The provisions of the ICCPR establish freedom of religion as one of the very few non-derogable human rights in international law. Article 4(2) of the ICCPR provides that governments may not dispense with it even in a time of national emergency which threatens the very life of the nation.

ICCPR limitations on religion are limited to those which involve outward manifestations of religion and then, only where it can be demonstrated that the limitation is necessary to avoid damage to “public safety, order, health or morals, or the fundamental rights and freedoms of others”.[6] The use of the word ‘fundamental’ in this context implies the need for a proper balance to ensure that the rights of one group in the community do not automatically override the non-derogable right to religious freedom of another.

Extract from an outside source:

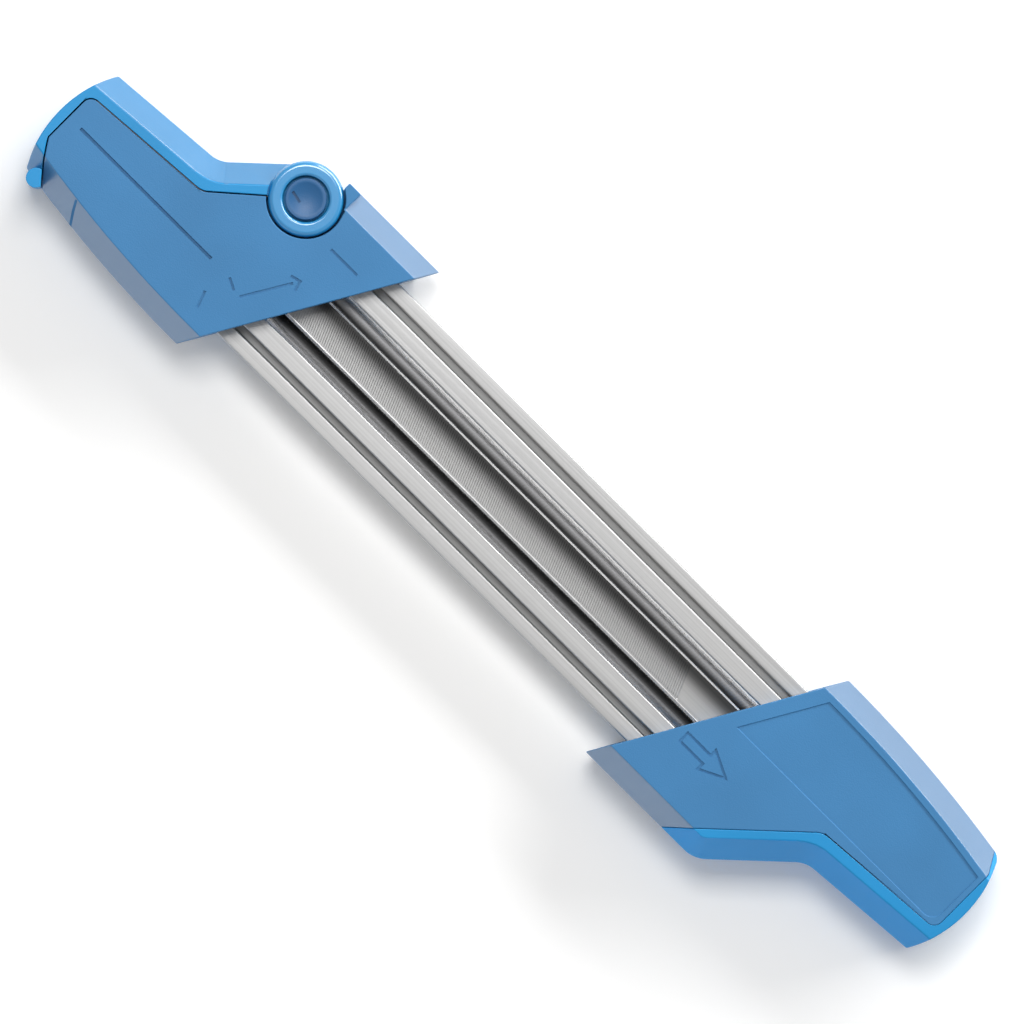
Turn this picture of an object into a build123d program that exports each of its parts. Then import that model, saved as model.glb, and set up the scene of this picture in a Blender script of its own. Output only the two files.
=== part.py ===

Recent failures by Governments to protect freedom of religion

ACL is concerned to ensure that any consolidation of federal law regarding discrimination avoids the disturbing trend with similar legislation introduced in State jurisdictions during the past decade. Such legislation has extended human rights related to discrimination and equality at the expense of those rights regarding freedom of thought, conscience and religion.

The consequence has been to reduce, or remove, a range of rights including the freedom of faith communities to appoint people of faith to their organisations, the freedom to teach and uphold moral standards within their communities, and the freedom to discriminate between right and wrong.

These limitations have operated in a way that is contrary to the principles and provisions reflected in the ICCPR which offers no justification for a hierarchy of human rights in which anti-discrimination provisions have precedence over rights to freedom of religion and conscience.

The Victorian Charter of Human Rights and Responsibilities, and its consequential effects on the Equal Opportunity Act 2010 (EO Act), is the most obvious example of the inconsistency that exists between Australian law and the provisions and principles contained in the ICCPR (and Siracusa Principles).

Article 18(3) of the ICCPR, and the associated Siracusa Provisions,[7] stipulate that limitations on religion must be restricted to those necessary to avoid damage to “public safety, order, health or morals, or the fundamental rights[8] and freedoms of others”.[9] However, there is no boundary to the grounds on which freedom of religion may be restricted in the Victorian Charter. In particular, the provisions of section 7(2) of the Victorian Charter of Human Rights and Responsibilities allow decision makers in Victoria considerable flexibility to restrict rights to freedom of religion in a far greater range of circumstances than is allowed by the ICCPR. ACL understands that similar weaknesses exist in relation to the ACT Human Rights Act 2004.

The impact on religious freedom of these limitations in the Charter became evident in consultations arising from the Victorian Government’s 2009 ‘Inquiry into the Exceptions and Exemptions to the Equal Opportunity Act 1995’. While an Options paper prepared by the Government’s Scrutiny of Acts and Regulations Committee (SARC) stated that,

The challenge for Victorian law is to ensure that both the important values of freedom of religion and equality are protected appropriately, no more extensively than is justified, but no more narrowly than is necessary[10]

the inquiry’s terms of reference were clearly targeted at extending the anti-discrimination laws at the expense of other important Charter rights, such as the right to freedom of religion.

The Options paper also reflected a view that the practice of religion should be restricted to the private sphere. If the paper’s recommendations had been accepted in their original form, the views expressed effectively would have prevented religious adherents and faith-based organisations from operating in the public sphere in accordance with their values and beliefs.